Although Josh is the better cook, Kylie said they enjoy working together in the kitchen.
“I’m not super motivated,” she admitted. “I will cook, but I don’t enjoy it. I think that comes with practice, though.”
The bachelor party was a weekend event at a cattle ranch of Josh’s friend, Brent Fessler, between Madras and Prineville.
“They went out there and did man stuff, like playing pool, shooting and drinking too much,” Kylie summarized.
The bachelorette party took place at the Oregon Coast over a weekend. Kylie said her bridesmaids and other friends rented a house in Lincoln City and enjoyed beautiful weather. The highlights were a casino visit and dancing all night.
The engaged couple has been focused on their nuptials and have met with Pastor Peterson to discuss some of the realities of married life, including handling finances and how they want to raise their children.
“We talked over a lot of things with him,” Kylie said.
Once wheat harvest is over, in about a week, she and Josh will nail down the final wedding details — barring any more fires, of course.
They are going with cupcakes instead of the traditional wedding cake (they will have a small one decorated to feed each other and save for their first anniversary).
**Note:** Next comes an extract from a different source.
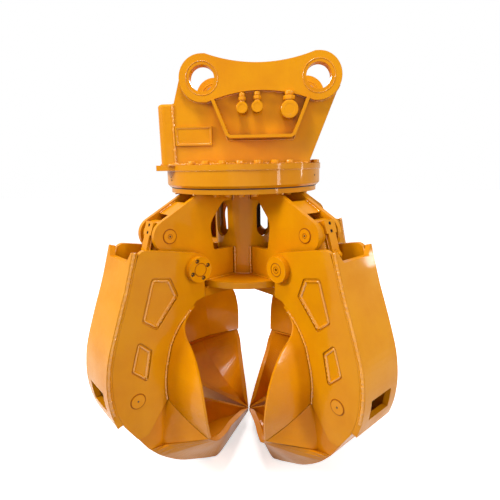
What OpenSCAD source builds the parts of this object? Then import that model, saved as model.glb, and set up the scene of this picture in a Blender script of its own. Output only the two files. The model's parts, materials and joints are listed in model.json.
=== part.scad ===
// Orange peel grab for an excavator: hanger head, slewing ring, frame and four hydraulic tines.
// Origin on the floor under the slewing axis. +Z up, the two hanger pins spaced along X, front at -Y.

/* [Overall] */
// Radius over the closed tines
grab_r = 750; // [720:1:790]
// Height of the top of the closed tines above the floor
tine_top_z = 1038; // [1030:1:1046]
// Turn of the lower half against the head, degrees
slew_rest_a = 2.88; // [-20:0.01:20]

/* [Hanger head] */
// Distance between the two hanger pins
ear_pitch = 445; // [430:1:470]
// Shift of the hanger pins from the slewing axis
ear_shift = 80; // [60:1:90]
// Height of the hanger pins above the head flange
ear_h = 321; // [315:1:345]
// Pin hole in the hanger bushes
ear_bore_d = 96; // [80:1:100]
// Outside of the hanger bushes
ear_bush_d = 120; // [112:1:130]
// Round end of the ears
ear_boss_d = 175; // [165:1:190]
// Free width between the two ear plates
ear_gap = 380; // [340:1:400]
// Thickness of an ear plate
ear_t = 25; // [20:1:30]
// Thickness of the doubler on an ear plate
doubler_t = 20; // [14:1:25]
// Least height of the doubler at its waist
doubler_waist = 99; // [80:1:110]
// How far the top of the waist lies under the top of the ears
waist_drop = 36; // [25:1:45]

/* [Slewing ring] */
// How far the head flange stands out over the bearing housing
flange_rim = 3; // [0:1:15]
// Thickness of the head flange
flange_t = 22; // [18:1:28]
// Height of the bearing housing
housing_h = 69; // [66:1:76]
// Outside radius of the bearing housing
housing_r = 342; // [338:1:344]
// Thickness of the bearing housing wall
housing_wall = 27; // [24:1:29]
// How far the lower ring lies back under the bearing housing
lower_ring_step = 16; // [10:1:22]
// Thickness of the lower ring
lower_ring_t = 19; // [16:1:22]
// Width of the bearing's outer race, from the housing to the ball circle
outer_race_w = 33; // [31:0.5:35]
// Diameter of a bearing ball
ball_d = 22; // [18:1:24]
// Number of balls
ball_count = 40; // [24:1:60]
// Width of the inner race outside the gear teeth
gear_race_w = 45; // [42:1:48]
// Teeth of the ring gear
ring_teeth = 56; // [52:1:60]
// Teeth of the drive pinion
pinion_teeth = 14; // [12:1:15]

/* [Frame] */
// Outside radius of the centre tube
tube_r = 136; // [130:1:142]
// Length of the centre tube between the bottom disc and the lower ring
tube_h = 364; // [360:1:368]
// Wall of the centre tube
tube_wall = 15; // [10:1:18]
// Distance over an arm's two plates
arm_w = 135.4; // [130:0.1:137]
// Thickness of an arm plate
arm_t = 20; // [18:1:22]
// Radius of the bottom disc
disc_r = 280; // [270:1:285]
// Thickness of the bottom disc
disc_t = 28; // [22:1:32]
// Height of the top of the bottom disc
disc_z = 848; // [844:1:850]

/* [Pins] */
// Radius at which the tine pins sit
tine_pin_r = 342.7; // [338:0.1:346]
// Height of the tine pins above the bottom disc
tine_pin_rise = 71; // [67:1:75]
// Diameter of a tine pin
tine_pin_d = 70; // [60:1:76]
// Radius at which the upper cylinder pins sit
upper_pin_r = 434.7; // [430:0.1:438]
// Height of the upper cylinder pins above the tine pins
upper_pin_rise = 139; // [135:1:143]
// Diameter of an upper cylinder pin
upper_pin_d = 58; // [50:1:60]
// How far the lower cylinder pins lie inside the tine's outer edge
lower_pin_inset = 89.25; // [86:0.05:92]
// Height of the lower cylinder pins
lower_pin_z = 452; // [448:1:456]
// Diameter of a lower cylinder pin
lower_pin_d = 60; // [50:1:62]
// Diameter of the round cap on the tine pins
cap_d = 106; // [100:1:112]
// Thickness of the round cap
cap_t = 24.8; // [18:0.1:28]

/* [Tine] */
// Distance over the two side plates of a tine
tine_w = 214.4; // [208:0.1:220]
// Thickness of a side plate
side_t = 20; // [16:1:22]
// Thickness of the back plate
back_t = 22; // [16:1:24]
// Thickness of the shell plate with its wings
shell_t = 10; // [8:1:14]
// Depth of the pressed panels in the side plates
panel_depth = 5; // [3:1:8]
// Half width of the shell between the tips of its wings
wing_w = 313; // [300:1:320]
// Thickness of the lip round the scoop
lip_t = 28; // [20:1:32]
// Half width of the scoop's keel
keel_w = 100; // [90:1:103]

/* [Cylinder] */
// Outside diameter of the barrel
barrel_d = 104; // [96:1:108]
// Bore of the barrel
barrel_bore_d = 80; // [70:1:84]
// Distance from the upper pin to the end of the barrel
barrel_len = 395; // [385:1:400]
// Diameter of the piston rod
rod_d = 56; // [45:1:58]
// Play of the rod eye round the lower pin
eye_play = 13; // [12:1:14]

/* [Hidden] */
// Clearances
over = 1;
fit = 0.05;
run = 0.3;
side_play = 0.5;
// Smoothness
$fn = 72;
corner_steps = 5;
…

The goodies will be baked by a family friend.
Following the ceremony, Andrew Lewis, a master griller and owner of “Bug’s BBQ” will prepare meat and Kylie and a crew of helpers will put together several types of salads.
“From the RSVPs we’ve been getting, I think we’re going to have good attendance,” she said. “There is still a lot to do, although it’s not time to do it yet —and it is hard for me to wait.”